I think you're making the right decision for yourself and your kids. If your parents want to see him, it makes sense that they are doing it to protect her. However, in your case I wouldn't want to expose my children to him in the least bit. Especially if the police were expressing concern. Maybe you can meet your sister out for coffee, shopping or something without him. Make is a manicure, pedicure things or something along those lines so he won't want to come
This guy is abusive, the police have warned you. Don't let him near you or your children.
Couple of things
1. PROTECT YOU AND YOUR KIDS is #1
2. Disfunctonal people want those they are consuming to be in 100% their control so letting her go to see you with out him would be releasing control and he cannot do that.
3. Your parents do not have the little ones you do to protect, she is their little one so I can understand their intentions.

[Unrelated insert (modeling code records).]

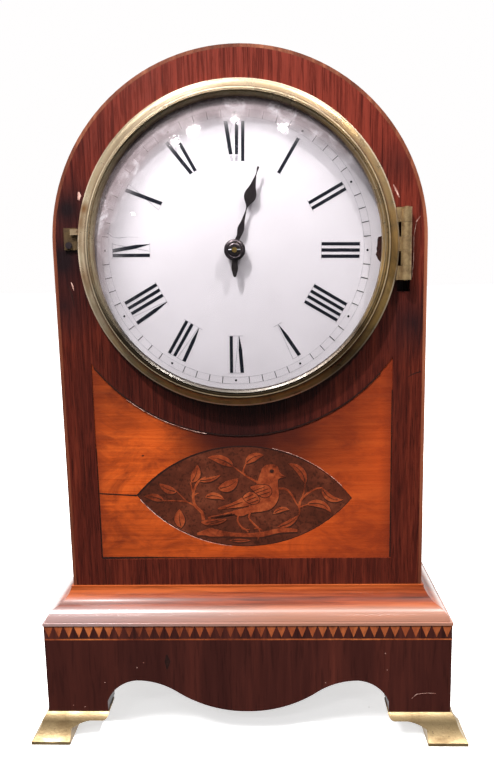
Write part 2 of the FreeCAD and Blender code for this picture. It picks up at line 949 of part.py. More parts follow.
# ---------------------------------------------------------------- rear door
door_half = opening_half - d.door_gap
door_low = opening_low + d.door_gap
door_ys = (base_back - d.door_thickness, base_back)
glass_half = door_half - d.door_stile + 3
sight_half = door_half - d.door_stile
glass_low = door_low + d.door_stile - 3
door_glass_ys = (base_back - 5, base_back - 5 + d.door_glass_thickness)
latch_axis = (-(door_half - d.door_stile / 2), floor + d.latch_height)
door_hinge_x = (opening_half + door_half) / 2
door_hinge_y = base_back + d.door_hinge_radius + 0.2

node("door_frame", cut(
    arch(door_half, door_ys, door_low),
    arch(sight_half, door_ys, door_low + d.door_stile),
    arch(glass_half, (door_ys[0], door_glass_ys[1]), glass_low),
    rod_y(latch_axis, door_ys, size(2) + d.running_fit),
))
node("door_glass", arch(glass_half, door_glass_ys, glass_low))


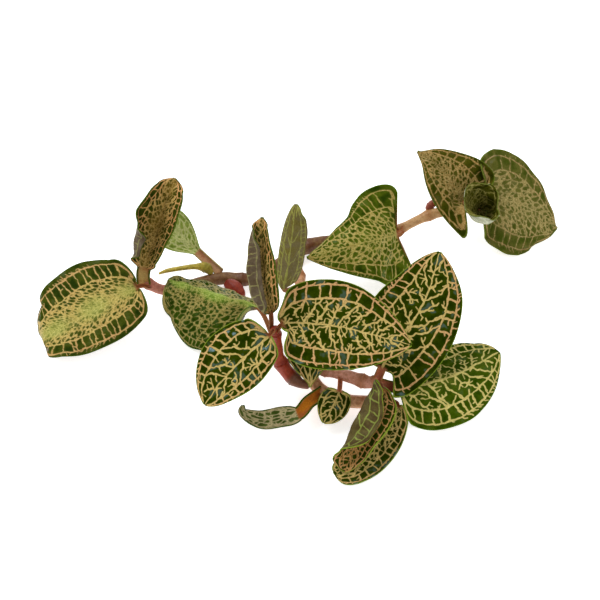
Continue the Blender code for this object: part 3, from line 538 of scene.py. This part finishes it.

4. I am having issues with members of my husbands family too, and I have to keep those I deep harmful away from my kids, I realize your kids Love HER but she has made her choice and you need to let her know you do not support this desicions; however, You are there for her if she EVER needs you!!!
I am so sorry that you are put in this position, it sucks, but your houshold's safety is what your attention needs to be on 110%. I Iknow It is easy for me to say this is your sister, how can I tell you not to protect her, but he can and prob will lash out at you if you get too involved.
Good luck and BE SAFE!!!
You've gotten, I think, enough answers to support your decision to keep your children away from this man (a decision I, too, wholly support). However, I think that maybe you need some more support and guidance in terms of ~why~ you need to keep them away, ~why/how~ you're instinctively coming up with the right answer, and ~what~ you can (and can't) do for your sister during this difficult and self-destructive time.
have you tried calling 1-800-799-SAFE (the National Domestic Violence Hotline)? I know the police aren't giving you the support and guidance you need, but, frankly, they're trained in law enforcement, not in victim support or violence prevention. you could maybe use some guidance from a pro, and that hotline can get you moving in the right direction. It's free, it's just a phone call, it's worth reaching out.
also, please please read "The Gift of Fear" by Gavin de Becker (http://www.amazon.com/Other-Survival-Signals-Protect-Viol.... It would be an exceptionally helpful resource for you as you navigate this complicated situation. It takes more time than the phone call, but would be well worth it, I promise.
Good luck. I will hope for the best for all of you.
I have to agree with Kelly. I know you love your sister, however you children are you first priority. Hopefully she will come to her senses and leave him, or he matures and they can get past this. Just remember she still loves you, tell you children she loves them as well. she just has to learn to love herself more, and be there when she needs you. That is really the only thing you can do.